Despite his longstanding ties to and presence in Australia, Mr Palmer has launched his action under international trade laws by virtue of a corporate restructure that shifted many of his assets to a Singapore-headquartered entity Zeph Investments.

Mr Donaghue told the tribunal Mr Palmer had chosen not to cross-examine any of the five expert witnesses called by Australia to support its case, meaning Australia’s evidential case was essentially unchallenged.

“The decision to proceed in that way cannot reasonably be attributed to a lack of resources on the claimant or Mr Palmer’s part, such that the very clear inference is the claimant had no answer to that evidentiary case and indeed feared its position would go ­backwards if it sought to cross-­examine Australia’s witnesses,” Mr Donaghue said.

Mr Palmer had failed to give any plausible explanation for the “remarkable” eleventh hour withdrawal of several of his witnesses. “It leaves large parts of [Zeph Investments] written pleadings, which refer to the now withdrawn witness statements, unsupported,” he said. “Indeed, it leaves the claimant in this proceeding almost entirely reliant on the uncorroborated evidence of Mr Palmer himself.”

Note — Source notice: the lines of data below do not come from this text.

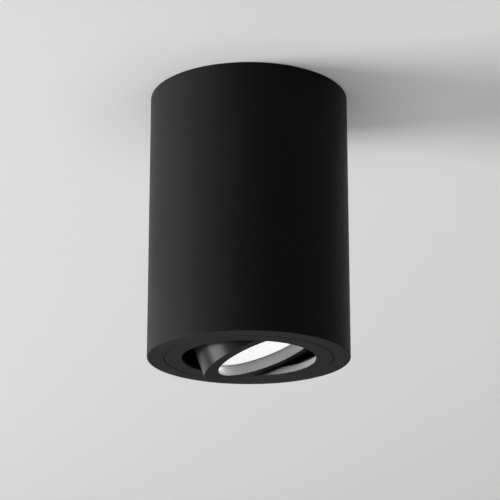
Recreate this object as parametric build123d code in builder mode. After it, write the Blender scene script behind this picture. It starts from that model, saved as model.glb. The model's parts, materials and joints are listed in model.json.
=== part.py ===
from build123d import *

import os
from math import cos, hypot, radians, sin, sqrt

# Surface mounted ceiling spotlight: a black aluminium cylinder with a swivelling trim ring in its mouth and a
# lamp cup that tilts in the ring. Millimetres. The ceiling is the plane z = 0, with the origin on the
# cylinder's axis, and the light hangs towards -Z. The cup tilts in the XZ plane, here tipped towards +X.

# ---------------------------------------------------------------------------------------------------------
# Driving dimensions
# ---------------------------------------------------------------------------------------------------------

# Cylinder
body_d = 88.0
body_h = 120.0
wall_t = 2.2
body_bevel = 0.35  # broken outer edges

# Replaceable reflector lamp with a twist-lock base, and its parts
lamp_d = 50.0
lamp_rim_t = 4.0
lamp_neck_step = 2.4  # the body steps in behind the rim
lamp_body_l = 33.0  # tapered body behind the rim
lamp_tail_d = 28.4
lamp_wall = 1.6
lens_t = 1.8
lens_seat_w = 1.3  # width of the lens above the light chamber
chamber_h = 5.6  # lens to the lamp's inner floor
floor_t = 2.2
led_board_t = 1.2
led_size = (3.5, 2.8, 0.8)
led_circle_d = 22.0
led_count = 6
driver_size = (18.0, 1.2, 22.0)
capacitor_d = 7.6
capacitor_l = 11.0
inductor_size = (8.4, 6.6, 8.0)
base_l = 12.0
base_end_d = 23.0
base_wall = 1.8
pin_spacing = 10.0
pin_neck_d = 3.0
pin_neck_l = 3.5
pin_head_d = 5.0
pin_head_l = 3.2
pin_root_l = 4.0  # anchored in the base

# Lamp cup
cup_wall = 2.5
lamp_clear = 0.5  # radial room around the lamp
lip_t = 5.0  # front lip: the lens lies this far behind the face
lip_cover = 3.55  # how far the lip covers the lamp's rim
cup_l = 29.5
cup_edge = 0.4  # rounding of the front edge
mouth_edge = 0.25
boss_d = 9.0
boss_h = 0.3

# Tilt axis
pivot_to_face = 20.9
face_recess = 0.4  # how far the face lies inside the ring when it points straight down
tilt_rest = 20.0

# Trim ring and its seat
ring_t = 3.3
mouth_gap = 0.95  # around the cup
mouth_land = 1.5  # straight part of the ring's hole
swing_gap = 0.25  # between the swinging cup and the ring's flared hole
swivel_gap = 0.5  # between the swinging cup and the ledge
ring_gap = 0.4  # groove around the ring
ring_lift = 0.2  # between the ring's back and the ledge
ledge_w = 1.5
ledge_t = 3.0
ledge_ramp = 2.0

# Pivot brackets
bracket_t = 1.5
bracket_foot_w = 17.0
bracket_ear_w = 11.0
bracket_bend_r = 1.0
bracket_rim_gap = 0.4  # to the ledge's bore
washer_t = 0.5
washer_d = 8.4
run_gap = 0.05  # between faces and on shafts that turn
thread_gap = 0.05  # between a screw's shank and its hole
shoulder_d = 4.0
pivot_thread_d = 3.0
pivot_head_d = 6.8
pivot_head_h = 1.8
tip_gap = 0.2  # screw tips stay short of what is behind them

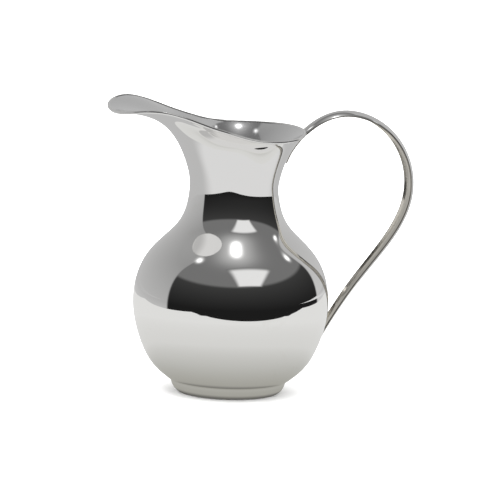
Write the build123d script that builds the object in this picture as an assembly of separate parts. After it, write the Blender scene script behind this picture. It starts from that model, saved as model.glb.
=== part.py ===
from build123d import *
import math
import os

# Silver water pitcher.  Millimetres, +Z up, origin at the centre of the foot on the table.
# The spout points along -X and the handle is at +X, so the plane y = 0 is the plane of symmetry.

# ---- driving dimensions -------------------------------------------------------------------
WALL = 1.2                 # sheet thickness of every raised or spun piece
WIRE_RADIUS = 1.15         # D-shaped wire on the edge of the mouth
WIRE_FLAT = 1.8            # width of the wire's flat side, which is soldered to the edge

# Side profile (radius, height) of the body as the control points of a cubic spline,
# from the foot joint up to the top of the neck.
BODY_CONTROLS = [(43.2, 8.4), (56.7, 17.4), (65.5, 30.0), (77.3, 67.4),
                 (67.2, 105.5), (38.2, 125.5), (33.2, 150.5)]
THROAT_BACK = (32.3, 160.0)      # next control point, on the handle side
THROAT_FRONT = (33.4, 172.5)     # the same control point, under the spout
FLARE_BACK = (13.5, 52.0)        # length, and angle from the vertical, of the flare's last leg
FLARE_FRONT = (43.0, 88.0)       # the same leg along the spout

# Mouth outline: radius and height of the edge, from the tip of the spout round to the back,
# and how much of the front shape each station has.
MOUTH_RADIUS = [98.0, 98.0, 99.0, 87.0, 61.7, 48.2, 55.0, 58.0, 52.0, 52.0]
MOUTH_HEIGHT = [214.0, 214.0, 216.0, 222.0, 208.0, 202.0, 197.0, 196.5, 199.0, 199.0]
FRONT_SHARE = [1.0, 1.0, 0.95, 0.75, 0.45, 0.2, 0.05, 0.0, 0.0, 0.0]
STATION_CROWDING = 0.6           # packs the stations towards the spout

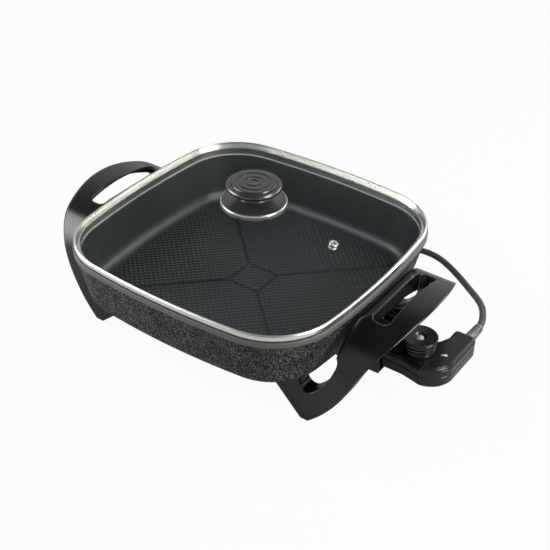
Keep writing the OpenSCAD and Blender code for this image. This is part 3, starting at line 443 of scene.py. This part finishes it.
# ---------------------------------------------------------------- heating element
# A steel-sheathed heating rod cast into the pan's underside. Its two ends come out through
# steatite beads as plated pins that plug into the control.
sheath = Finish("rod_sheath", Metallic=1.0)
heat = sheath.noise(60, 4, 0.6)
sheath.set(Base_Color=sheath.mix(heat, (0.10, 0.085, 0.07), (0.28, 0.26, 0.24)), Roughness=0.42 + 0.2 * heat,
           Normal=sheath.bump(sheath.noise(500, 3), 0.00006))
sheath.on("heating_element")

steatite = Finish("steatite", IOR=1.55)
speck = steatite.noise(900, 3, 0.7)
steatite.set(Base_Color=steatite.mix(speck.step(0.55, 0.7), (0.78, 0.75, 0.68), (0.60, 0.56, 0.5)),
             Roughness=0.25 + 0.2 * speck)
steatite.on("terminal_beads")

pin_metal = Finish("plated_pins", Metallic=1.0)
rub = pin_metal.noise(700, 4, 0.6)
pin_metal.set(Base_Color=pin_metal.mix(rub, (0.58, 0.57, 0.55), (0.76, 0.75, 0.73)),
              Roughness=0.16 + 0.2 * rub, Normal=pin_metal.bump(rub, 0.00003))
pin_metal.on("terminal_pins", "sensor_probe")


# ---------------------------------------------------------------- guard and screws
# A folded steel tray under the pins, stove-enamelled black and held by two screws. The
# screws of the whole skillet are zinc-plated steel.
guard_coat = Finish("guard_coat", IOR=1.5)
dust = guard_coat.noise(500, 4, 0.65)
guard_coat.set(Base_Color=guard_coat.mix(dust.step(0.45, 0.7),
                                         (0.016, 0.016, 0.017), (0.045, 0.045, 0.046)),
               Roughness=0.34 + 0.2 * dust,
               Normal=guard_coat.bump(dust, 0.00012, normal=guard_coat.soft_edge(0.0005)))
guard_coat.on("terminal_guard")

zinc = Finish("zinc", Metallic=1.0)
bloom = zinc.noise(260, 4, 0.65)
zinc.set(Base_Color=zinc.mix(bloom, (0.42, 0.42, 0.44), (0.66, 0.66, 0.66)), Roughness=0.26 + 0.22 * bloom,
         Normal=zinc.bump(bloom, 0.00005))
zinc.on("guard_screws", "handle_screws_right", "handle_screws_left", "case_screws", "probe_collar",
        "cord_clamp", "thermostat_frame", "knob_screw", "knob_washer", "dial_spindle")


# ---------------------------------------------------------------- handles
# Each handle is one glossy black phenolic moulding: an arched grip with a finger slot that
# runs down into two legs, open like a channel underneath. The lower wall in the slot is drawn matt and near
# black, as painted shade.
slot_inner, slot_reach, slot_below = 162 * mm, 54 * mm, 5 * mm
slot_skin = 0.4 * mm
phenolic = Finish("handle_phenolic", Metallic=0.0, IOR=1.5, Specular_IOR_Level=0.55)
haze = phenolic.noise(9, 3, 0.55)
skin = phenolic.noise(1500, 3, 0.6)
wave = phenolic.noise(38, 2, 0.5)
phenolic.set(Base_Color=phenolic.mix(haze, (0.0030, 0.0030, 0.0032), (0.0065, 0.0064, 0.0062)),
             Roughness=0.13 + 0.10 * haze + 0.04 * skin,
             Normal=phenolic.bump(wave * 0.7 + skin * 0.06, 0.00025, normal=phenolic.soft_edge(0.0028, 8)))
# painted shade: a near-black matt shader that replaces the glossy phenolic on the slot's wall
inward = phenolic.make("BsdfDiffuse", None, Color=(0.006, 0.006, 0.006))
grip_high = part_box("handle_right")[1]
point, hx, hy, hz = phenolic.place()
hx = (hx - pan_mid).size()
slot_shade_mask = ((hx > slot_inner - slot_skin) * (hx < slot_inner + slot_skin) * (hy.size() < slot_reach)
           * (hz < grip_high.z - slot_below))
phenolic.put(phenolic.output.inputs["Surface"], phenolic.make(
    "MixShader", None, slot_shade_mask * 0.9, Sock(phenolic, phenolic.surface.outputs[0]), inward))
phenolic.on("handle_right", "handle_left")


# ---------------------------------------------------------------- lid glass
# A tempered glass pane, 4 mm thick, pressed to a low dome with a flat edge that sits in
# the steel band. It is left whole under the knob and the vent, whose pieces hide their holes.
lid_low, lid_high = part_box("lid_glass")
glass_t = 4 * mm
dome_rise = lid_high.z - lid_low.z - glass_t
dome_power = 2.4
dome_edge = 4.6 * mm
pane_edge = 2.4 * mm
corner_radius = 70 * mm
side_share = 0.45


def outline_point(angle_step, steps, inward):
    """A point of the rim's outline, drawn inward, by its place along the loop."""
    a = side_radius - pan_half
    b = side_radius - corner_radius
    centre = (math.sqrt(2 * b * b - a * a) - a) / 2
    side_angle = math.atan2(centre, centre + a)
    quarter, place = divmod(angle_step, steps)
    t = place / steps
    if t < side_share:
        s = -side_angle + 2 * side_angle * t / side_share
        middle, radius = Vector((-a, 0)), side_radius - inward
    else:
        s = side_angle + (math.pi / 2 - 2 * side_angle) * (t - side_share) / (1 - side_share)
        middle, radius = Vector((centre, centre)), corner_radius - inward
    p = middle + radius * Vector((math.cos(s), math.sin(s)))
    return Matrix.Rotation(math.pi / 2 * quarter, 2) @ p


def pane():
    """Points and faces of the pane: rings from the middle out along its underside and back over its top."""
    steps = 32
    count = 4 * steps
    shares = [0.025, 0.04, 0.08, 0.13, 0.19, 0.26, 0.33, 0.40, 0.47, 0.54, 0.61, 0.68, 0.74, 0.80, 0.86,
              0.91, 0.95, 0.98, 1.0]
    loops = []
    for level in (0, 1):
        base = lid_low.z + level * glass_t
        edge = [outline_point(k, steps, dome_edge) for k in range(count)]
        rows = [[(p * share, base + dome_rise * (1 - share ** dome_power)) for p in edge] for share in shares]
        for inward in ((dome_edge + pane_edge) / 2, pane_edge):
            rows.append([(outline_point(k, steps, inward), base) for k in range(count)])
        loops.append(rows)
    rings = loops[0] + loops[1][::-1]
    points = [(p.x + pan_mid, p.y, z) for ring in rings for p, z in ring]
    faces = []
    total = len(rings)
    for j in range(total):
        for k in range(count):
            a, b = j * count + k, j * count + (k + 1) % count
            c, d = ((j + 1) % total) * count + (k + 1) % count, ((j + 1) % total) * count + k
            faces.append((a, b, c, d))
    return points, faces


lid_pane = build("lid_pane", *pane(), "lid", "glass")
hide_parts("lid_glass")

pane_gloss = Finish("lid_clear_glass", Base_Color=(0.005, 0.008, 0.007), Roughness=0.02, IOR=1.5)
sheen = pane_gloss.make("Fresnel", None, IOR=1.46)
tint = pane_gloss.make("BsdfTransparent", None, Color=(0.972, 0.985, 0.982))
pane_gloss.put(pane_gloss.output.inputs["Surface"], pane_gloss.make(
    "MixShader", None, (sheen * 0.6).least(0.035), tint, Sock(pane_gloss, pane_gloss.surface.outputs[0])))
pane_gloss.on(lid_pane)


# ---------------------------------------------------------------- lid band and vent
# The pane's edge is held by a band rolled from polished stainless sheet. Its rougher lower hem is drawn pale
# and non-metallic as a painted highlight, a dark painted shade line runs inside its top lip, and a spun
# stainless eyelet lines the steam vent.
band_low, band_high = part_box("lid_band")
polished = Finish("polished_steel")
point, sx, sy, sz = polished.place()
wipe = polished.noise(22, 3, 0.6, point)
# painted highlight: the lower hem is drawn pale and non-metallic, a light line along the band's bottom
hem_highlight = sz.step(band_low.z + 1.5 * mm, band_low.z + 1.0 * mm)
# painted shade: a dark line around the inner edge of the band's top lip
lip_edge_reach = 146.4 * mm
lip_edge_shade = ((reach_of(polished, sx, sy) - lip_edge_reach).size().step(0.8 * mm, 0.4 * mm)
        * (sz > band_high.z - 2.5 * mm))
steel = polished.mix(wipe, (0.74, 0.73, 0.68), (0.85, 0.84, 0.79))
polished.set(Base_Color=polished.mix(lip_edge_shade * 0.7, steel, (0.16, 0.16, 0.15)),
             Roughness=0.25 + 0.06 * wipe + 0.2 * hem_highlight, Metallic=1 - 0.9 * hem_highlight,
             Normal=polished.bump(wipe, 0.00005, normal=polished.soft_edge(0.0009, 12)))
polished.on("lid_band", "vent_eyelet")


# ---------------------------------------------------------------- lid knob
# The knob is two phenolic mouldings, a flared skirt and a disc, drawn together by a screw
# from below. A ringed insert closes the disc; silicone washers keep steel off the glass. The
# skirt's upright edge is drawn as pale metal, a painted highlight, and its phenolic is drawn lighter than the
# disc's as painted light.
knob_skin = Finish("knob_phenolic", IOR=1.62, Specular_IOR_Level=0.85)
knob_haze = knob_skin.noise(60, 3, 0.6)
knob_grain = knob_skin.noise(1600, 2, 0.6)
knob_skin.set(Base_Color=knob_skin.mix(knob_haze, (0.006, 0.006, 0.0065), (0.011, 0.011, 0.012)),
              Roughness=0.20 + 0.10 * knob_haze,
              Normal=knob_skin.bump(knob_grain, 0.00004, normal=knob_skin.soft_edge(0.0026, 16)))
knob_skin.on("knob_disc", "knob_insert")

skirt_skin = Finish("skirt_phenolic", IOR=1.62, Specular_IOR_Level=0.8)
skirt_low, skirt_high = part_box("knob_skirt")
skirt_mid = (skirt_low + skirt_high) / 2
point, kx, ky, _ = skirt_skin.place()
away = ((kx - skirt_mid.x) ** 2 + (ky - skirt_mid.y) ** 2) ** 0.5
# painted highlight: the skirt's upright edge is drawn as pale metal
rim_highlight = away.step(31.6 * mm, 32.4 * mm)
skirt_haze = skirt_skin.noise(60, 3, 0.6, point)
# painted light: the skirt's phenolic is drawn lighter than the disc's, a lit copy of it
skirt_lit_colour = skirt_skin.mix(skirt_haze, (0.018, 0.018, 0.020), (0.030, 0.030, 0.033))
skirt_skin.set(Base_Color=skirt_skin.mix(rim_highlight, skirt_lit_colour, (0.50, 0.50, 0.52)),
               Metallic=rim_highlight * 0.8, Roughness=0.26 + 0.10 * skirt_haze - 0.08 * rim_highlight,
               Normal=skirt_skin.bump(skirt_skin.noise(1600, 2, 0.6), 0.00004,
                                      normal=skirt_skin.soft_edge(0.0024, 16)))
skirt_skin.on("knob_skirt")

silicone = Finish("silicone", IOR=1.42)
bloom_ = silicone.noise(300, 3)
silicone.set(Base_Color=silicone.mix(bloom_, (0.52, 0.52, 0.5), (0.66, 0.66, 0.64)),
             Roughness=0.45 + 0.2 * bloom_)
silicone.on("knob_gasket_upper", "knob_gasket_lower", "lead_wires")


# ---------------------------------------------------------------- heat control
# The control's housing is two phenolic shells screwed together from below. A raised light
# mark on the top shell shows the dial's setting.
dial_low, dial_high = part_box("dial")
dial_mid = (dial_low + dial_high) / 2
shell = Finish("control_phenolic", IOR=1.5, Specular_IOR_Level=0.42)
point, cx, cy, cz = shell.place()
shell_haze = shell.noise(24, 3, 0.6, point)
shell_grain = shell.noise(1300, 3, 0.6, point)
mark_x, mark_y, shell_top = dial_mid.x + 24 * mm, dial_mid.y + 6 * mm, 56.7 * mm
mark = (((cx - mark_x).size() < 6 * mm) * ((cy - mark_y).size() < 4 * mm) * (cz > shell_top))
shell.set(Base_Color=shell.mix(mark, shell.mix(shell_haze, (0.006, 0.006, 0.0065), (0.011, 0.011, 0.012)),
                               (0.55, 0.54, 0.50)),
          Roughness=0.14 + 0.10 * shell_haze + 0.2 * mark,
          Normal=shell.bump(shell_grain, 0.00004, normal=shell.soft_edge(0.0018, 16)))
shell.on("case_top", "case_bottom")

bronze = Finish("spring_bronze", Metallic=1.0)
heat_ = bronze.noise(300, 3)
bronze.set(Base_Color=bronze.mix(heat_, (0.5, 0.33, 0.16), (0.7, 0.5, 0.28)), Roughness=0.25 + 0.15 * heat_)
bronze.on("bimetal_blade", "contact_spring")

neon = Finish("neon_lamp", IOR=1.5, Emission_Strength=0.4)
glow_ = neon.noise(400, 2)
neon.set(Base_Color=neon.mix(glow_, (0.8, 0.35, 0.14), (0.9, 0.5, 0.25)), Roughness=0.1 + 0.1 * glow_,
         Emission_Color=neon.mix(glow_, (0.9, 0.3, 0.08), (1.0, 0.45, 0.15)))
neon.on("indicator_lamp")

nylon = Finish("cam_nylon", IOR=1.53)
milk = nylon.noise(350, 3)
nylon.set(Base_Color=nylon.mix(milk, (0.55, 0.5, 0.38), (0.66, 0.6, 0.46)), Roughness=0.4 + 0.15 * milk)
nylon.on("dial_cam")


# ---------------------------------------------------------------- dial
# A ribbed phenolic dial with a domed clear lens in its top, which shows the lamp below. The lens itself is
# drawn with a faint warm glow, painted light.
dial_skin = Finish("dial_phenolic", IOR=1.5)
dial_haze = dial_skin.noise(80, 3, 0.6)
dial_skin.set(Base_Color=dial_skin.mix(dial_haze, (0.007, 0.007, 0.0075), (0.013, 0.013, 0.014)),
              Roughness=0.17 + 0.10 * dial_haze,
              Normal=dial_skin.bump(dial_skin.noise(1500), 0.00006, normal=dial_skin.soft_edge(0.0006, 12)))
dial_skin.on("dial")

# painted light: the lens is given a faint warm glow of its own
lens = Finish("lens", IOR=1.49, Emission_Strength=0.05)
milky = lens.noise(260, 3)
lens.set(Base_Color=lens.mix(milky, (0.26, 0.25, 0.24), (0.40, 0.38, 0.36)), Roughness=0.08 + 0.1 * milky,
         Emission_Color=lens.mix(milky, (0.8, 0.68, 0.55), (0.9, 0.8, 0.66)))
lens.on("dial_lens")


# ---------------------------------------------------------------- scene update
# The view layer is brought up to date.
bpy.context.view_layer.update()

He said there was a complete absence of contemporaneous documents to support the contentions put forward by Zeph, such as any evidence to support that it was incorporated in Singapore to access finance or deliver tax benefits. “In our submission, the claimant has left the tribunal with a purposefully incomplete and unverified narrative of key steps, including the reasons those steps were taken. In a claim said to be worth $300bn, that is demonstrably inadequate.’

The trial is expected to last three days.